Kepercayaan dan I’tiqad yang pertama si ibu itu menjadi syirik. Dan perbuatan ibu yang kedua itu haram hukumnya, terlarang oleh agama, sebab ia berbuat dengan satu perbuatan yang tidak dilakukan/disuruh oleh Allah dan Rasulnya. Tidak pernah Nabi berbuat demikian. Belum pernah Nabi kita melekatkan atau menyuruh melekatkan kalung yang berwarna hitam itu kepada anaknya S. Fatimah r.a. Belum pernah Nabi kita membiarkan orang melekatkan kalung hitam pada leher anaknya untuk menolak suatu penyakit. Belum pernah ada sejarah mengatakan seseorang sahabat yang berbuat demikian.
Bawalah si anak itu kepada dokter untuk diobati penyakitnya atau berilah si anak itu minum dengan obat menurut keterangan yang ahli. Karena berobat dan mengobati sesuatu penyakit, diperbolehkan oleh agama Islam.

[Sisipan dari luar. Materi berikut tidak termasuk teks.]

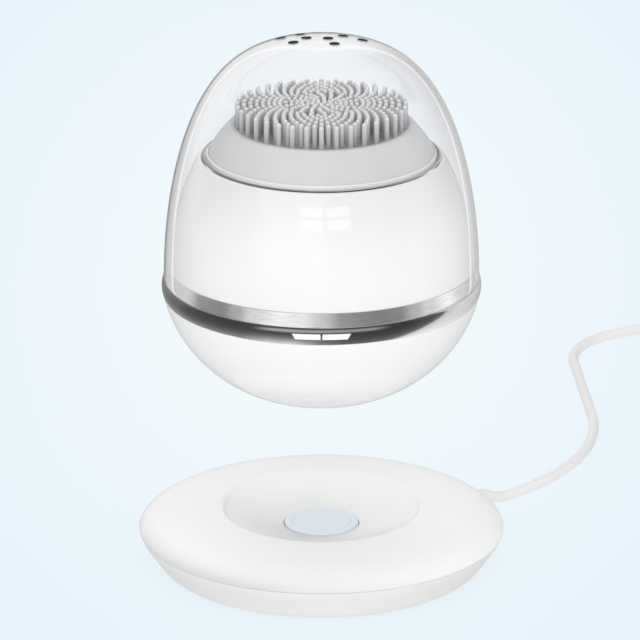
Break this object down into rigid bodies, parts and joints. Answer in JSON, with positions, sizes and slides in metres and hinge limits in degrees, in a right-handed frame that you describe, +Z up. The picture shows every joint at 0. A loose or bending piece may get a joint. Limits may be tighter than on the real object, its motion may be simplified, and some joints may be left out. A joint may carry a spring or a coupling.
{
  "type": "facial cleansing brush",
  "caption": "Egg-shaped facial cleansing brush with a rotating silicone bristle head, clear dome cover and buttons on a metal band, held over a round charging base with its cable.",
  "frame": {"origin": "centre of the charging base's underside, on the surface it stands on", "axes": "+Z up; the brush's axis and the base's axis are both Z; the two buttons face -Y; the cable leaves towards +X and +Y"},
  "size_m": [0.1761, 0.2326, 0.1276],
  "materials": {
    "shell_white": "high gloss",
    "base_white": "satin gloss",
    "puck_white": "gloss",
    "base_grey": "satin",
    "pad_rubber": "matte",
    "copper_wire": "enamelled wire",
    "ferrite": "sintered",
    "circuit_board": "solder mask",
    "chip_black": "moulded",
    "screw_steel": "machined",
    "cable_white": "soft satin",
    "inner_plastic": "moulded",
    "polished_metal": "polished dark chrome",
    "brushed_metal": "brushed",
    "trim_metal": "polished",
    "seal_rubber": "matte",
    "motor_steel": "drawn can",
    "bush_brass": "sintered",
    "cell_wrap": "heat-shrink wrap",
    "silicone_white": "matte",
    "lead_insulation": "satin",
    "gear_plastic": "acetal",
    "silicone_grey": "soft satin",
    "carrier_white": "gloss",
    "clear_plastic": "clear",
    "button_white": "gloss"
  },
  "bodies": {
    "charging_base": {"base_top_shell": "base_white", "dish_puck": "puck_white", "base_bottom_cover": "base_grey", "anti_slip_pad": "pad_rubber", "transmit_coil": "copper_wire", "transmit_ferrite": "ferrite", "base_board": "circuit_board", "base_board_parts": "chip_black", "base_screws": "screw_steel", "cable_grommet": "cable_white", "power_cable": "cable_white", "usb_plug_body": "cable_white", "usb_plug_shell": "screw_steel", "usb_plug_tongue": "inner_plastic"},
    "brush_body": {"lower_shell": "shell_white", "polished_ring": "polished_metal", "brushed_collar": "brushed_metal", "upper_shell": "shell_white", "head_trim_ring": "trim_metal", "body_seal": "seal_rubber", "chassis_plate": "inner_plastic", "gearbox_cover": "inner_plastic", "motor": "motor_steel", "motor_screws": "screw_steel", "upper_shaft_bush": "bush_brass", "lower_shaft_bush": "bush_brass", "shaft_seal": "seal_rubber", "idler_axle": "screw_steel", "battery_cell": "cell_wrap", "battery_tray": "inner_plastic", "main_board": "circuit_board", "main_board_parts": "chip_black", "receive_coil": "copper_wire", "receive_ferrite": "ferrite", "coil_carrier": "inner_plastic", "button_board": "circuit_board", "tact_switches": "chip_black", "button_seal": "silicone_white", "chassis_screws": "screw_steel", "cover_screws": "screw_steel", "motor_leads": "lead_insulation", "battery_leads": "lead_insulation", "coil_leads": "lead_insulation"},
    "spindle": {"head_spindle": "screw_steel", "output_gear": "gear_plastic", "spindle_clip": "screw_steel"},
    "idler": {"idler_gear": "gear_plastic"},
    "pinion": {"motor_pinion": "bush_brass"},
    "brush_head": {"silicone_brush_pad": "silicone_grey", "head_carrier": "carrier_white"},
    "dome": {"dome_cover": "clear_plastic"},
    "power_button": {"power_button": "button_white"},
    "mode_button": {"mode_button": "button_white"}
  },
  "joints": [
    {"name": "brush_dock", "type": "slide", "parent": "charging_base", "child": "brush_body", "axis": [0, 0, 1], "range_m": [-0.0319, 0]},
    {"name": "dome_lift", "type": "slide", "parent": "brush_body", "child": "dome", "axis": [0, 0, 1], "range_m": [0, 0.045]},
    {"name": "head_spin", "type": "hinge", "parent": "brush_body", "child": "spindle", "pos_m": [0, 0, 0.09], "axis": [0, 0, 1], "continuous": true},
    {"name": "idler_spin", "type": "hinge", "parent": "brush_body", "child": "idler", "pos_m": [0, 0.012, 0.09], "axis": [0, 0, 1], "continuous": true},
    {"name": "pinion_spin", "type": "hinge", "parent": "brush_body", "child": "pinion", "pos_m": [0.012, 0.012, 0.09], "axis": [0, 0, 1], "continuous": true},
    {"name": "head_pull", "type": "slide", "parent": "spindle", "child": "brush_head", "axis": [0, 0, 1], "range_m": [0, 0.006]},
    {"name": "power_press", "type": "slide", "parent": "brush_body", "child": "power_button", "axis": [0, 1, 0], "range_m": [0, 0.0005], "stiffness_N_per_m": 600},
    {"name": "mode_press", "type": "slide", "parent": "brush_body", "child": "mode_button", "axis": [0, 1, 0], "range_m": [0, 0.0005], "stiffness_N_per_m": 600}
  ],
  "couplings": [
    {"joint": "idler_spin", "follows": "head_spin", "ratio": -3},
    {"joint": "pinion_spin", "follows": "head_spin", "ratio": 9}
  ]
}
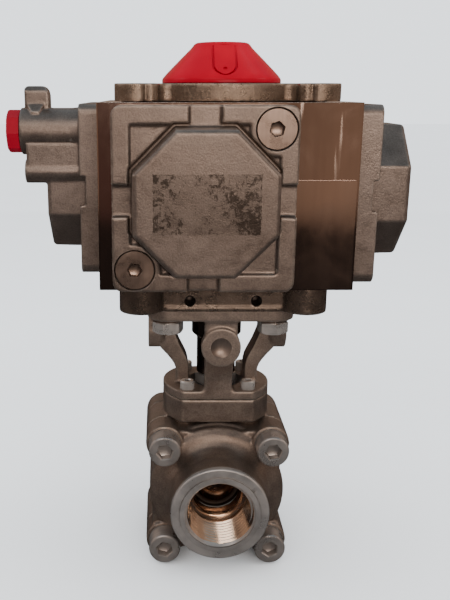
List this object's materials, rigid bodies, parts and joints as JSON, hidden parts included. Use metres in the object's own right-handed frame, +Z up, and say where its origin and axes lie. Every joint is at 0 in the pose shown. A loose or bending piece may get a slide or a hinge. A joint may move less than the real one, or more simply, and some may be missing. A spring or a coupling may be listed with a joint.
{
  "type": "pneumatic actuated valve",
  "caption": "Threaded three-piece ball valve turned by a square four-piston spring-return pneumatic actuator on a cast four-leg bracket, with a dome position indicator.",
  "frame": {"origin": "point under the stem axis on the plane the valve's lower lobes rest on", "axes": "+Z up along the stem; the pipe runs along Y, with the front pipe end towards -Y; +X to the right of the front view"},
  "size_m": [0.179, 0.1614, 0.2504],
  "materials": {
    "cast_steel": "bead-blasted stainless casting, satin, slightly rough",
    "machined_steel": "turned steel",
    "piston_aluminium": "machined aluminium",
    "cast_aluminium": "die-cast, tumbled, satin",
    "polished_aluminium": "smooth polished, mirror-like faces",
    "bolt_steel": "stainless fasteners",
    "ball_steel": "lapped and polished",
    "polymer": "seat and packing polymer",
    "acetal": "bearing polymer",
    "red_plastic": "glossy moulded",
    "spring_steel": "oiled spring wire",
    "foil": "polished blank foil"
  },
  "bodies": {
    "housing": {"valve_body": "cast_steel", "front_end_cap": "cast_steel", "rear_end_cap": "cast_steel", "mounting_bracket": "cast_steel", "gland_ring": "machined_steel", "gland_nut": "machined_steel", "bottom_cover": "cast_aluminium", "top_cover": "cast_aluminium", "front_cap": "cast_aluminium", "right_cap": "cast_aluminium", "rear_cap": "cast_aluminium", "left_port_cap": "cast_aluminium", "actuator_body": "polished_aluminium", "front_seat": "polymer", "rear_seat": "polymer", "stem_packing": "polymer", "lower_bushing": "acetal", "upper_bushing": "acetal", "disc_spring": "spring_steel", "front_spring": "spring_steel", "right_spring": "spring_steel", "rear_spring": "spring_steel", "left_spring": "spring_steel", "port_plug": "red_plastic", "nameplate": "foil", "base_screw_front_left": "bolt_steel", "base_screw_front_right": "bolt_steel", "base_screw_rear_right": "bolt_steel", "base_screw_rear_left": "bolt_steel", "bracket_bolt_front_left": "bolt_steel", "bracket_bolt_front_right": "bolt_steel", "bracket_bolt_rear_right": "bolt_steel", "bracket_bolt_rear_left": "bolt_steel", "top_screw_front_left": "bolt_steel", "top_screw_front_right": "bolt_steel", "top_screw_rear_right": "bolt_steel", "top_screw_rear_left": "bolt_steel", "body_screw_upper_left": "bolt_steel", "body_screw_upper_right": "bolt_steel", "body_screw_lower_left": "bolt_steel", "body_screw_lower_right": "bolt_steel", "cap_screw_front_upper": "bolt_steel", "cap_screw_front_lower": "bolt_steel", "cap_screw_right_upper": "bolt_steel", "cap_screw_right_lower": "bolt_steel", "cap_screw_rear_upper": "bolt_steel", "cap_screw_rear_lower": "bolt_steel", "cap_screw_left_upper": "bolt_steel", "cap_screw_left_lower": "bolt_steel"},
    "rotor": {"pinion": "machined_steel", "coupling": "machined_steel", "stem": "machined_steel", "ball": "ball_steel", "indicator_dome": "red_plastic", "indicator_screw": "bolt_steel"},
    "front_piston_body": {"front_piston": "piston_aluminium"},
    "right_piston_body": {"right_piston": "piston_aluminium"},
    "rear_piston_body": {"rear_piston": "piston_aluminium"},
    "left_piston_body": {"left_piston": "piston_aluminium"}
  },
  "joints": [
    {"name": "pinion_turn", "type": "hinge", "parent": "housing", "child": "rotor", "pos_m": [0, 0, 0.1857], "axis": [0, 0, 1], "range_deg": [0, 90], "stiffness_Nm_per_rad": 4, "springref_deg": -17.19},
    {"name": "front_piston_slide", "type": "slide", "parent": "housing", "child": "front_piston_body", "axis": [0, -1, 0], "range_m": [0, 0.0165], "deforming": ["front_spring"]},
    {"name": "right_piston_slide", "type": "slide", "parent": "housing", "child": "right_piston_body", "axis": [1, 0, 0], "range_m": [0, 0.0165], "deforming": ["right_spring"]},
    {"name": "rear_piston_slide", "type": "slide", "parent": "housing", "child": "rear_piston_body", "axis": [0, 1, 0], "range_m": [0, 0.0165], "deforming": ["rear_spring"]},
    {"name": "left_piston_slide", "type": "slide", "parent": "housing", "child": "left_piston_body", "axis": [-1, 0, 0], "range_m": [0, 0.0165], "deforming": ["left_spring"]}
  ],
  "couplings": [
    {"joint": "front_piston_slide", "follows": "pinion_turn", "m_per_rad": 0.0105},
    {"joint": "right_piston_slide", "follows": "pinion_turn", "m_per_rad": 0.0105},
    {"joint": "rear_piston_slide", "follows": "pinion_turn", "m_per_rad": 0.0105},
    {"joint": "left_piston_slide", "follows": "pinion_turn", "m_per_rad": 0.0105}
  ]
}
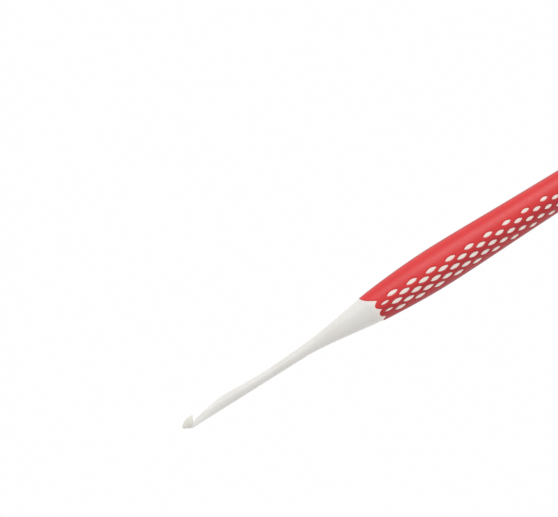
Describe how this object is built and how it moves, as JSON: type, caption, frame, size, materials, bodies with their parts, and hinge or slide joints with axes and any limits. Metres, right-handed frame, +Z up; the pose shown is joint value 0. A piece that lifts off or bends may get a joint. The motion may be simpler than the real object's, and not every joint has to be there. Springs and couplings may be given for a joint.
{
  "type": "crochet hook",
  "caption": "Slim crochet hook with a drop-shaped head, a thin shank and a soft oval grip with small raised pads showing through it.",
  "frame": {"origin": "on the surface the hook lies on, under the middle of its bounding box", "axes": "the long axis is X with the tip at -X and the butt at +X, the mouth faces +Y, and +Z is up"},
  "size_m": [0.17, 0.0108, 0.0092],
  "materials": {
    "white_polymer": "satin, slightly warm white",
    "red_elastomer": "soft-touch, semi-matte"
  },
  "bodies": {
    "root": {"hook_head": "white_polymer", "shank": "white_polymer", "neck": "white_polymer", "grip_core": "white_polymer", "grip_sleeve": "red_elastomer"}
  },
  "joints": []
}
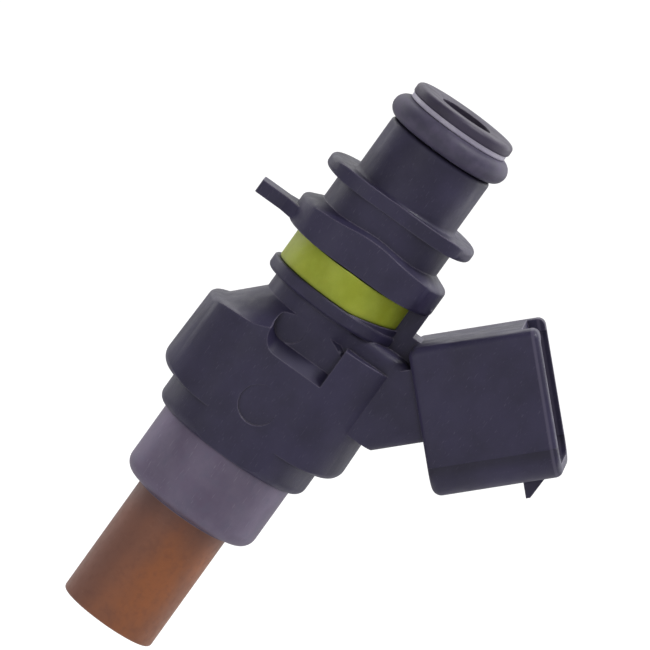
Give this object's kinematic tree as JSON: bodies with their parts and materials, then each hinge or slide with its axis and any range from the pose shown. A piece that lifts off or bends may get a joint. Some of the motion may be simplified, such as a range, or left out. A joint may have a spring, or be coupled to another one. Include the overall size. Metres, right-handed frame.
{
  "type": "port fuel injector",
  "caption": "Top-feed port fuel injector: O-ring rail end, clip flanges with tab, angled two-blade connector, steel coil housing and long nozzle sleeve.",
  "frame": {"origin": "centre of the nozzle sleeve's end face", "axes": "+Z along the injector from the nozzle to the fuel inlet; the electric connector leans out towards +X at 45 degrees, and the anti-rotation tab points to -X; +Y completes the frame"},
  "size_m": [0.043, 0.0162, 0.065],
  "materials": {
    "black_resin": "fine satin moulded glass-filled nylon",
    "lime_resin": "satin moulded",
    "seal_rubber": "smooth",
    "pale_resin": "smooth",
    "collar_resin": "satin",
    "housing_steel": "satin turned, dull",
    "sleeve_brown": "satin",
    "stainless": "turned",
    "soft_iron": "turned",
    "filter_resin": "moulded",
    "filter_wire": "woven",
    "bobbin_resin": "moulded",
    "copper_wire": "enamelled",
    "tinned_brass": "tinned"
  },
  "bodies": {
    "injector": {"body_overmould": "black_resin", "id_band": "lime_resin", "upper_o_ring": "seal_rubber", "backup_ring": "pale_resin", "o_ring_retainer": "collar_resin", "inlet_tube": "stainless", "inlet_filter_frame": "filter_resin", "filter_mesh": "filter_wire", "yoke_housing": "housing_steel", "pole_core": "soft_iron", "spring_adjuster": "stainless", "nonmagnetic_ring": "stainless", "upper_pole_plate": "soft_iron", "coil_bobbin": "bobbin_resin", "coil_winding": "copper_wire", "bobbin_seal": "seal_rubber", "terminal_pins": "tinned_brass", "nozzle_sleeve": "sleeve_brown", "valve_body": "stainless", "valve_seat": "stainless", "needle_stop": "stainless", "orifice_plate": "stainless", "return_spring": "stainless"},
    "valve": {"armature": "soft_iron", "valve_needle": "stainless", "valve_ball": "stainless"}
  },
  "joints": [
    {"name": "valve_lift", "type": "slide", "parent": "injector", "child": "valve", "axis": [0, 0, 1], "range_m": [0, 0.00008], "deforming": ["return_spring"]}
  ]
}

Pengarang kitab “Bughyatul Mustasjidin” telah menulis mengenai mazhab-mazhab dan golongan-golongan yang berkenaan dengan aqidah ini. Beliau nukilkan dari kitab “Maarizul Hidayat” karangan Al-Allamah Al-Muztahid Al-Syeh ‘Ali bin Abibakar Al-Saggaf Al-Alawij (Rahimahumullah). Berkata Ma’arizul Hidayah :
“Fashlun”, hendaklah anda berhati-hati dari bermacam bid’ah dan pemeluk-pemeluknya. Dan berantaslah bid’ah itu, serta jauhilah pemeluk-pemeluknya. Janganlah sekedudukan dengan mereka. Ketahuilah bahwa pokok dari macam-macam bid’ah dalam ilmu ushul sebagai yang diterangkan para ulama itu, kembali kepada tujuh pokok :
1.Mu’tazilah, ialah mereka berpendapat, bahwa amal perbuatan manusia itu, adalah perbuatan dan amal mereka berpendapat bahwa ru’yatul muminin (melihatnya muminin di surga) kepada Allah tidak ada. Mereka mewajibkan pahala dan siksa. Mereka itu ada dua puluh golongan
2.Syi’ah, ialah mereka yan mencintai kepada Sayidina ‘Ali r.a. dengan cinta yang berlebih-lebihan. Mereka terdiri dari dua puluh dua golongan.
3.Khawarij, ialah mereka yang membenci Sayyidina Ali r.a. dengan kebencian yang berlebih-lebihan, sehingga mengkafirkannya dan memandang kafir bagi orang yang berdosa besar.
4.Murji’ah, ialah mereka yang berpendapat, tiada mengapa berbuat maksiat, jika disertai iman dan tidak berarti apa-apa taat jika disertai kufur. Mereka ini berjumlah lima golongan.
5.Najariyah, ialah mereka yang berpendapat bersamaan dengan pendapat “Ahli Sunnah wal Jama’ah” dalam amal dan perbuatan manusia (artinya dengan takdir Allah) dan sependapat dengan Mu’tajilah dalam menafikan sifat-sifat Allah dan Kalamullah itu hadits. Mereka itu tiga golongan.
6.Jabariyah, ialah mereka berpendapat bahwa tidak ada ikhtiar dari manusia, sebab Tuhan sudah lebih dahulu menentukan sesuatu. Mereka itu satu golongan saja.
7.Musyabbihah, ialah mereka berpendapat, bahwa Allah itu serupa makhluk juga berjisim dan hulul (bersatu dengan makhluk). Mereka itu satu golongan saja.
Sehingga semuanya berjumlah 72 golongan. Adapun golongan (mazhab) yang najiyah (yang selamat) ialah merek “Ahlus Sunnah al- Baidla-u-al Muhamadiyah wath-thariqatun Nagiyah” Ahli sunnah yang bersih putih yang menjadi pengikut Nabi Muhammad SAW dan perjalanan yang suci bersih.